Schubert's penetrating understanding of the poems often amazes us. Did he grasp the poet's mood only from the verses? Did Bruchmann know something about Platen and shared it with him? As I explained to you a while ago, Platen was homosexual in a time that being homosexual was particularly difficult, and any obstacle that arose in a relationship was conditioned by this circumstance. Maybe Schubert knew it thanks to Bruchmann, or maybe he deduced it from a detail that a cultivated person would get in that time: the poem speaks of roses and jasmines, two usual flowers in Arabic and Persian poetry, and also speaks of daffodil, a flower that symbolized male beauty. Maybe Schubert was aware of this when he composed the song, maybe he was not.

Among the available recordings, I have chosen a masterful one, that of Dietrich Fischer-Dieskau and Gerald Moore. The baritone sings with a relative continence that doesn't decrease anyway the despair I talked at the beginning of the article. Pay attention to the endless nuances heard in the many "Du liebst mich nicht" ; I have the feeling that if he should sing this sentence ten more times, he would find the way of doing all of them different.


 

Du liebst mich nicht

Mein Herz ist zerrissen, du liebst mich nicht!
Du ließest mich′s wissen, du liebst mich nicht!
Wiewohl ich dir flehend und werbend erschien,
Und liebesbeflissen, du liebst mich nicht!
Du hast es gesprochen, mit Worten gesagt,
Mit allzugewissen, du liebst mich nicht!
So soll ich die Sterne, so soll ich den Mond,
Die Sonne vermissen? du liebst mich nicht!
Was blüht mir die Rose? was blüht der Jasmin?
Was blühn die Narzissen? du liebst mich nicht!

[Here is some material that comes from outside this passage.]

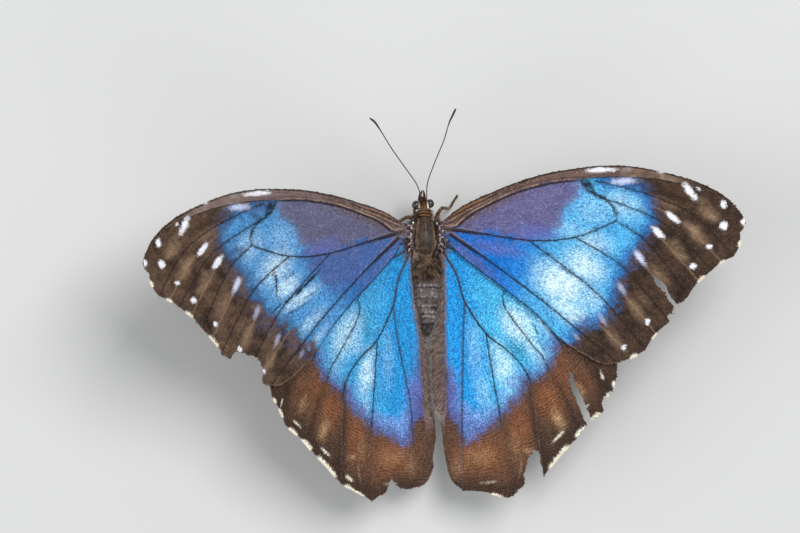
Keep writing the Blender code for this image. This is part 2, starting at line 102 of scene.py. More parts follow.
# Outer edges: the vein that ends there, its end, and how far the edge dips in after it
MARGIN = {
    "fore": [
        ("R5", (65.4, 0.4), -0.6), ("M1", (63.9, -4.8), 0.4), ("M2", (59.2, -7.8), 0.5),
        ("M3", (54.2, -13.2), 0.4), ("CuA1", (50.2, -18.8), 0.6), ("CuA2", (45.0, -24.8), -0.2),
        ("2A", (39.0, -27.6), -0.1),
    ],
    "hind": [
        ("Rs", (38.6, -30.8), 0.3), ("M1", (35.8, -37.8), 0.4), ("M2", (29.4, -44.4), 0.3),
        ("M3", (22.8, -52.2), 0.3), ("CuA1", (15.0, -57.0), 0.5), ("CuA2", (5.2, -55.4), -0.1),
    ],
}
# Trailing edges, from the last vein to the root
FORE_INNER = [
    (36.5, -27.9), (33.0, -26.6), (26.5, -22.4), (19.5, -15.8), (9.0, -7.9), (4.0, -3.9), (1.6, -0.9),
]
FORE_ROOT = {"right": 0.1, "left": -0.9}
FORE_ROOT_EDGE = (2.7, 0.3)
# Where the raised left hindwing reaches forward beneath its forewing, to close the joint
HUMERAL_LOBE = [(-0.4, -0.2), (0.8, 1.3), (3.0, 1.6), (6.8, 0.2)]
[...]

My heart has been torn to pieces: you do not love me!
You let me know that you do not love me!
Although I appeared before you, pleading and entreating,
And overflowing with love, you do not love me!
You have said so, with words,
With so much certainty: you do not love me!
Shall I now miss the stars, miss the moon,
And the sun? For you do not love me!
What is it to me that roses bloom, or jasmine;
What is it to me that the narcissus blooms? You do not love me!